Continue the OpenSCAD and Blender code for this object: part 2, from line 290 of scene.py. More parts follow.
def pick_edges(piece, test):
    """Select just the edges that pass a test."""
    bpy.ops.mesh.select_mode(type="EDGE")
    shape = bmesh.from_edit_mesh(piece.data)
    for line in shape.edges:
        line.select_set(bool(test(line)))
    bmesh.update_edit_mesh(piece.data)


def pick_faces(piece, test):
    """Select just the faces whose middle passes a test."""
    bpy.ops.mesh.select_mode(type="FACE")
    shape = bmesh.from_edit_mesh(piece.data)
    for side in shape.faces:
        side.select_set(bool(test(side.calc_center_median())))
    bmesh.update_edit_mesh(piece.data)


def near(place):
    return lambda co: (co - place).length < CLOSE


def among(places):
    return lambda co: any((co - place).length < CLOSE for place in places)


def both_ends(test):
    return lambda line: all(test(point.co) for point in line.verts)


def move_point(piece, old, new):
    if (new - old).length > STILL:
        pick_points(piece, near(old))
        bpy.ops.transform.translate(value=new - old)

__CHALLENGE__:
Quote the data in full, keeping each word unchanged.

__RESPONSE TO THE TASK__:
Continue the OpenSCAD and Blender code for this object: part 2, from line 290 of scene.py. More parts follow.
def pick_edges(piece, test):
    """Select just the edges that pass a test."""
    bpy.ops.mesh.select_mode(type="EDGE")
    shape = bmesh.from_edit_mesh(piece.data)
    for line in shape.edges:
        line.select_set(bool(test(line)))
    bmesh.update_edit_mesh(piece.data)


def pick_faces(piece, test):
    """Select just the faces whose middle passes a test."""
    bpy.ops.mesh.select_mode(type="FACE")
    shape = bmesh.from_edit_mesh(piece.data)
    for side in shape.faces:
        side.select_set(bool(test(side.calc_center_median())))
    bmesh.update_edit_mesh(piece.data)


def near(place):
    return lambda co: (co - place).length < CLOSE


def among(places):
    return lambda co: any((co - place).length < CLOSE for place in places)


def both_ends(test):
    return lambda line: all(test(point.co) for point in line.verts)


def move_point(piece, old, new):
    if (new - old).length > STILL:
        pick_points(piece, near(old))
        bpy.ops.transform.translate(value=new - old)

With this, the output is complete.